In particular, Curl noted his long-standing and ongoing collaboration with Frank Tittel, Rice's J.S. Abercrombie Professor in Electrical and Computer Engineering, whose expertise in lasers was key to the construction of AP3, and therefore to the buckyball discovery.
The discussion that kicked off the annual T.T. Chao Symposium on Innovation, which opened the Buckyball Discovery Conference, was one of many great moments during the Week of Nano. The Buckyball Discovery Gala Oct. 10 featured a welcome by Texas Lt. Gov. David Dewhurst -- who read a letter of congratulations from former President George W. Bush, a microscopy demonstration by Rep. John Culberson, a talk by National Science Board chairman Ray Bowen and a "nano symphony" by Rice composer Anthony Brandt.
The conference included lunchtime addresses by Texas Sen. Kay Bailey Hutchinson and Ray Johnson, chief technology officer of Year of Nano sponsor Lockheed Martin; the National Historic Chemical Landmark presentation with Mayor Annise Parker '78 and Joe Francisco, president of the American Chemical Society; talks by Kroto and Curl as part of the Baker Institute for Public Policy's Civic Scientist lecture series; and a parade of the world's top nanotechnology experts.
One of those experts, Andre Geim, intended to come to Houston for the conference, but winning the Nobel Prize for Physics last week changed his plans. Geim, who shared the Nobel with his then-postdoctoral researcher for the discovery of graphene, appeared Oct. 12 at a packed Shell Auditorium via Skype from his University of Manchester office.
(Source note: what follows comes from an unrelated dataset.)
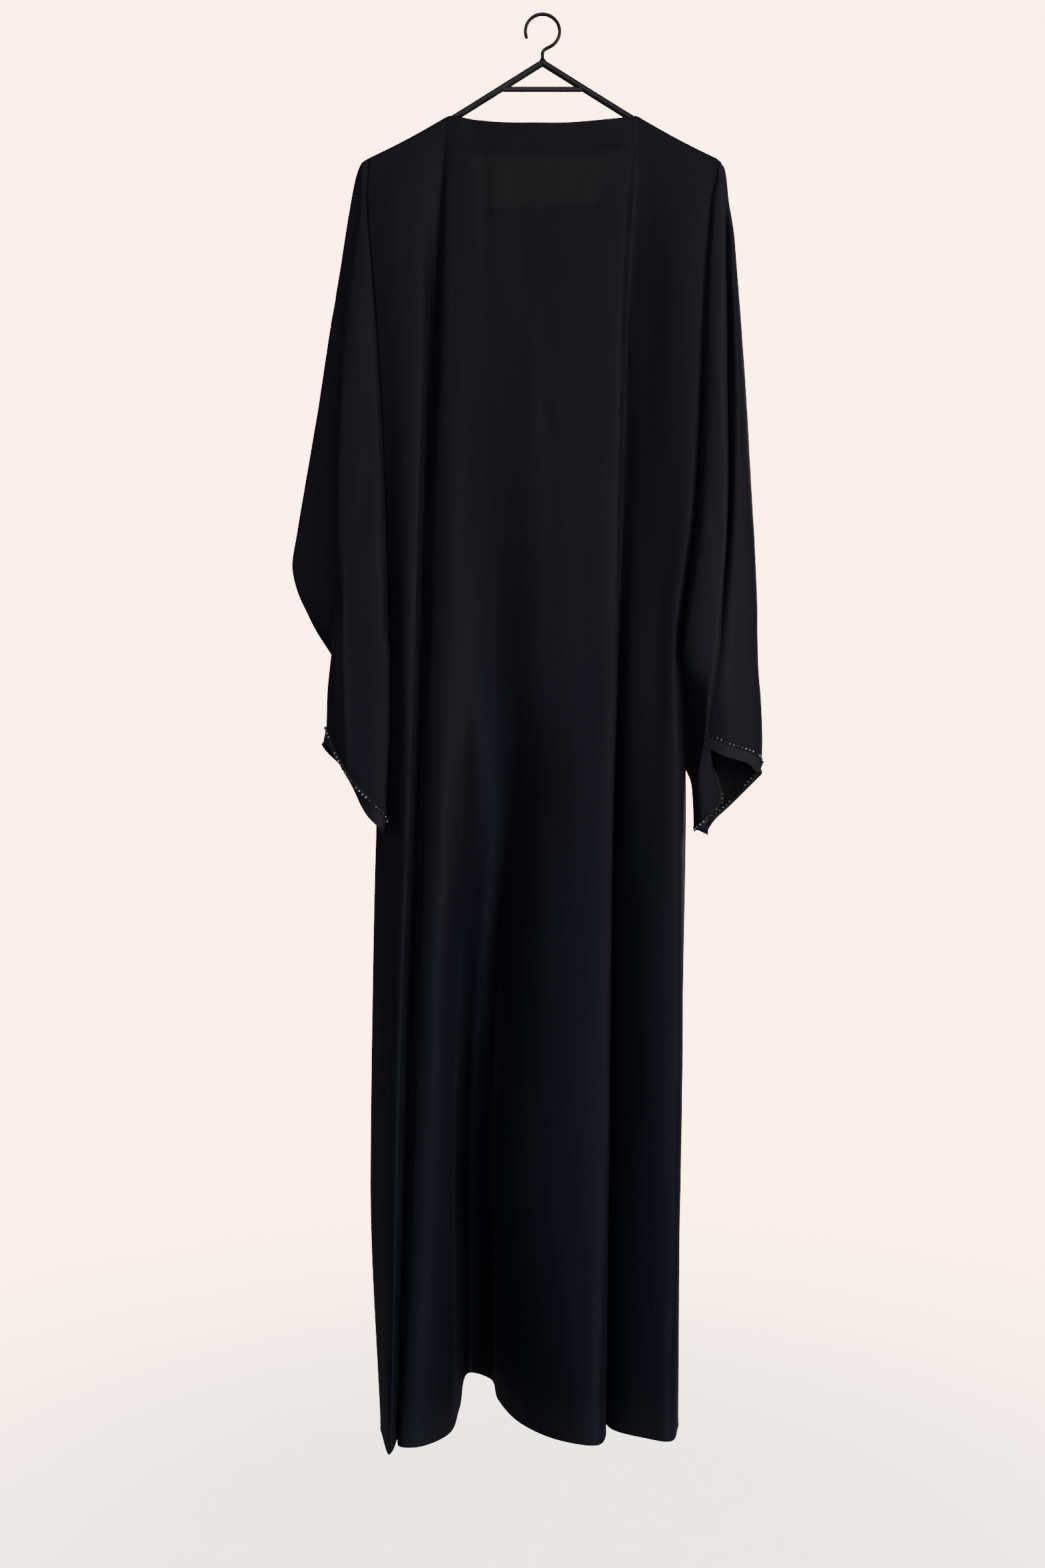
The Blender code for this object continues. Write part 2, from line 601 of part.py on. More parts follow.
def build_body(collection):
    """Back, two fronts and the facing inside the back neck."""
    back = panel_rows(BACK_FOLDS, 0, back_neck_z, -1, PANEL_ROWS, left_side_droop)
    sheet_object(
        "back_panel", back, len(back), collection, plain_material("back_crepe", CLOTH_COLOUR, 0.5)
    )
    for side, name in ((-1, "front_panel_left"), (1, "front_panel_right")):
        lift = LAP_LIFT if side > 0 else 0.0
        lifted = [
            fold._replace(
                across=tuple(a * share for a, share in zip(fold.across, FRONT_SPREAD[side])),
                depth=tuple(value + lift for value in fold.depth),
            )
            for fold in FRONT_FOLDS
        ]
        folds = (front_side_fold(side), *lifted)
        front = panel_rows(folds, side, front_neck_z, 1, PANEL_ROWS - 2, no_droop)
        material = plain_material(name + "_crepe", CLOTH_COLOUR, 0.5)
        sheet_object(name, front, len(front), collection, material)
    build_facing(collection)


def build_facing(collection):
    """A curved strip that lies on the inside of the back, under the neckline."""
    inward = WALL / 2 + SEAM_GAP + FACING_WALL / 2
    grid = []
    for row in range(FACING_ROWS + 1):
        points = []
        for column in range(FACING_COLUMNS + 1):
            across = FACING_HALF_WIDTH * (2 * column / FACING_COLUMNS - 1)
            nearness = 1 - (across / FACING_HALF_WIDTH) ** 2
            drop = FACING_EDGE_DROP + (FACING_MIDDLE_DROP - FACING_EDGE_DROP) * nearness
            z = back_neck_z(across) - FACING_TOP_DROP - drop * row / FACING_ROWS
            points.append(Vector((across, back_depth_at(across, z) + inward, z)))
        grid.append(points)
    material = plain_material("neck_facing_crepe", FACING_COLOUR, 0.55)
    sheet_object("back_neck_facing", grid, len(grid), collection, material, FACING_WALL)


def back_depth_at(across, z):
    """Depth of the back panel's middle at a place near the neck."""
    points = []
    for fold in BACK_FOLDS:
        if abs(fold.across[0]) < NECK_POINT + NECK_POINT_REACH:
            top_z = back_neck_z(fold.across[0]) - NECK_STEPS[-1]
            points.append(fold_point(fold, 0, top_z, z))
    chain = smooth_chain(points, [6] * (len(points) - 1))
    left = max((point for point in chain if point.x <= across), key=lambda point: point.x)
    right = min((point for point in chain if point.x >= across), key=lambda point: point.x)
    if right.x == left.x:
        return left.y
    return left.y + (right.y - left.y) * (across - left.x) / (right.x - left.x)


def build_sleeve(side, label, cuts, seam, cuff, collection):
    """One sleeve, the cord in its cuff seam that carries the beads, and the cuff band."""
    grid = sleeve_rows(side, cuts, seam, cuff, SLEEVE_ROWS)
    closed_from = min(number for number, row in enumerate(grid) if row[0].z <= UNDERARM_Z)
    material = plain_material("sleeve_" + label + "_crepe", CLOTH_COLOUR, 0.5)
    sheet_object("sleeve_" + label, grid, closed_from, collection, material)

    cord, band = cuff_rings(cuff, grid[-2][:-1], grid[-1][:-1])
    trim_material = plain_material("cuff_trim_" + label + "_cord", TRIM_COLOUR, 0.4)
    tube_object("cuff_trim_" + label, cord, TRIM_RADIUS, collection, trim_material, True, 1)
    band_material = plain_material("cuff_band_" + label + "_crepe", CLOTH_COLOUR, 0.45)
    sheet_object("cuff_band_" + label, band, 0, collection, band_material)


def squared(direction, along):
    """The direction with what runs along the seam taken out."""
    return (direction - along * direction.dot(along)).normalized()


def eased_ring(ring):
    """The ring of directions, each evened out with its neighbours."""
    count = len(ring)
    return [
        (ring[i - 1] + ring[i] * 2 + ring[(i + 1) % count]).normalized() for i in range(count)
    ]


def cuff_rings(cuff, above, ring):
    """The cord's middle and the band's rows, past the sleeve's end ring.

    The cord lies in the seam, straight on from the sleeve. The band leans from it as the table says.
    At a bend both go further out, so that they keep their distance from the seam on either side.
    """
    count = len(ring)
    leans = smooth_chain([Vector(line.lean) for line in cuff], [line.steps for line in cuff[:-1]])
    alongs = []
    reaches = []
    for i in range(count):
        before = (ring[i] - ring[i - 1]).normalized()
        after = (ring[(i + 1) % count] - ring[i]).normalized()
        alongs.append((before + after).normalized())
        reaches.append(min(MOST_MITRE, 2 / max((before + after).length, 0.1)))
    onward = []
    for i in range(count):
        across = above[(i + 1) % count] - above[i - 1]
        facing = across.cross(ring[i] - above[i])
        onward.append(facing.cross(alongs[i]).normalized())
    onward = eased_ring(onward)
    lean = eased_ring([squared(leans[i], alongs[i]) for i in range(count)])
    room = TRIM_GAP + TRIM_RADIUS
    cord = [ring[i] + onward[i] * room * reaches[i] for i in range(count)]
    band = []
    for share in (0, 0.5, 1):
        row = [cord[i] + lean[i] * (room * reaches[i] + BAND_WIDTH * share) for i in range(count)]
        band.append([*row, row[0].copy()])
    return cord, band


def build_hanger(collection):
    """Two bent arms mitred at the top, a brace between them and a wire hook."""
    overrun = (-ARM_OVERRUN, ARM_APEX_Z + math.tan(ARM_SLOPE) * ARM_OVERRUN)
    straight = [(across, arm_centre_z(across)) for across in ARM_STATIONS]
    material = plain_material("hanger_tube", HANGER_COLOUR, 0.35)
    for side, name in ((-1, "hanger_arm_left"), (1, "hanger_arm_right")):
        points = [Vector((side * across, 0, z)) for across, z in (overrun, *straight, *ARM_TIP)]
        arm_material = material.copy()
        arm_material.name = name + "_tube"
        tube = tube_object(name, points, ARM_RADIUS, collection, arm_material)
        cut_tube(tube, [(Vector((side * SEAM_GAP / 2, 0, 0)), Vector((-side, 0, 0)))], collection)

    reach = (ARM_APEX_Z - BRACE_Z) / math.tan(ARM_SLOPE)
    brace_material = material.copy()
    brace_material.name = "hanger_brace_tube"
    ends = [Vector((side * (reach + BRACE_OVERRUN), 0, BRACE_Z)) for side in (-1, 1)]
    brace = tube_object("hanger_brace", ends, BRACE_RADIUS, collection, brace_material)
    clear = ARM_RADIUS + SEAM_GAP
    planes = []
    for side in (-1, 1):
        outward = Vector((side * math.sin(ARM_SLOPE), 0, math.cos(ARM_SLOPE)))
        planes.append((Vector((side * reach, 0, BRACE_Z)) - outward * clear, outward))
    cut_tube(brace, planes, collection)

    hook_material = plain_material("hanger_hook_wire", HANGER_COLOUR, 0.3, 0.6)
    centre_z = HOOK_WIRE_RADIUS - HOOK_BEND_RADIUS
    points = [Vector((across, 0, z)) for across, z in HOOK_SHANK]
    for turned in HOOK_BEND:
        across = HOOK_BEND_RADIUS * math.cos(math.radians(turned))
        rise = HOOK_BEND_RADIUS * math.sin(math.radians(turned))
        points.append(Vector((across, 0, centre_z + rise)))
    tube_object("hanger_hook", points, HOOK_WIRE_RADIUS, collection, hook_material)


def main():
    for obj in list(bpy.data.objects):
        bpy.data.objects.remove(obj)
    collection = bpy.data.collections.new("abaya_cloak")
    bpy.context.scene.collection.children.link(collection)
    build_hanger(collection)
    build_body(collection)
    build_sleeve(-1, "left", LEFT_CUTS, LEFT_SEAM, LEFT_CUFF, collection)
    build_sleeve(1, "right", RIGHT_CUTS, RIGHT_SEAM, RIGHT_CUFF, collection)


main()
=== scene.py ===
"""Look of the black abaya on its tube hanger: cloth, trims, hanger, light and camera.

The cloth follows the same fold lines as the solids, through many more points, and carries the
smaller creases, the hems and the stitching. Only the right cuff's edge swells further toward the
middle than on its solid. Sizes and places are in millimetres, and in metres in the materials, the
room, the lights and the finished meshes.
"""

import math
from collections import namedtuple

import bmesh
import bpy
import numpy as np
from mathutils import Matrix, Vector, noise


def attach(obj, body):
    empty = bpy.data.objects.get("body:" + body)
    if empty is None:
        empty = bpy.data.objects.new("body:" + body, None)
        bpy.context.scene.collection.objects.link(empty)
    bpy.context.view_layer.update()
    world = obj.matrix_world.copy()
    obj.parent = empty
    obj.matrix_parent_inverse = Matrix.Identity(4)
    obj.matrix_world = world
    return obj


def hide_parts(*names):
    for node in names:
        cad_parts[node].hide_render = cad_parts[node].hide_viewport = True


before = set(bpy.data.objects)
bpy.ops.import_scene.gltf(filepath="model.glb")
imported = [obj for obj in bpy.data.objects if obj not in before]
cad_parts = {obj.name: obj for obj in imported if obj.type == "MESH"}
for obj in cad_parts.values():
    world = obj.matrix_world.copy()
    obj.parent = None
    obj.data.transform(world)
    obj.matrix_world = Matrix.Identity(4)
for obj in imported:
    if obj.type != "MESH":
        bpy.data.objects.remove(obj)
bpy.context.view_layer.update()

MM = 0.001
TINY = 1e-12

# Each side of the garment as it is worn, left at -X.
SIDES = ((-1, "left"), (1, "right"))


def table(kind, *rows):
    """A table's rows as records of one kind."""
    return tuple(kind(*row) for row in rows)


# Cloth
WALL = 1.5
SEAM_GAP = 0.3
SHOULDER_TIP = 193.0
NECK_POINT = 106.0
LAP_LIFT = 2.8

# The hem hangs a little lower where the left side seam swings to the back.
DROOP = 5.5
DROOP_AT = -163.0
DROOP_REACH = 18.0

# The back neckline sags between the arms, and the facing hangs inside it.
BACK_NECK_Z = -122.2
BACK_NECK_SAG = 10.0
BACK_NECK_POWER = 2.4
FACING_HALF_WIDTH = 87.0
FACING_WALL = 1.0
FACING_TOP_DROP = 0.5
FACING_EDGE_DROP = 26.0
FACING_MIDDLE_DROP = 34.0
FACING_COLUMNS, FACING_ROWS = 72, 20
FACING_TURN_LIFT, FACING_GROOVE = 0.12, 0.15
STEPS_BEHIND_FACING = 6

# Painted light and shade for what shows through the upper back against the light: painted light
# in the window of the open front neck, a painted shadow line at the front neckline's height up to
# FRONT_LINE_END, and painted shade over the facing, with a painted shadow line along its edge, which bows
# up at its ends.
Window = namedtuple("Window", "middle top bottom half_top half_bottom")
WINDOW = Window(-1.0, -158.0, -216.0, 82.0, 60.0)
FRONT_LINE_Z, FRONT_LINE_END = -221.0, 27.0
FACING_EDGE_BOW = 9.0
FACING_SHADE, LINE_SHADE = 0.8, 0.7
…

He delivered apologies, congratulations to the buckyball team and a message that echoed O'Brien's about what we think we know.
Geim said the Nobel reflected the work of "hundreds and thousands" of researchers, including many at Rice, who are looking into the possibilities offered by the atom-thick form of carbon. "If there will be no more Nobel Prizes on graphene, I would be deeply disappointed," he said.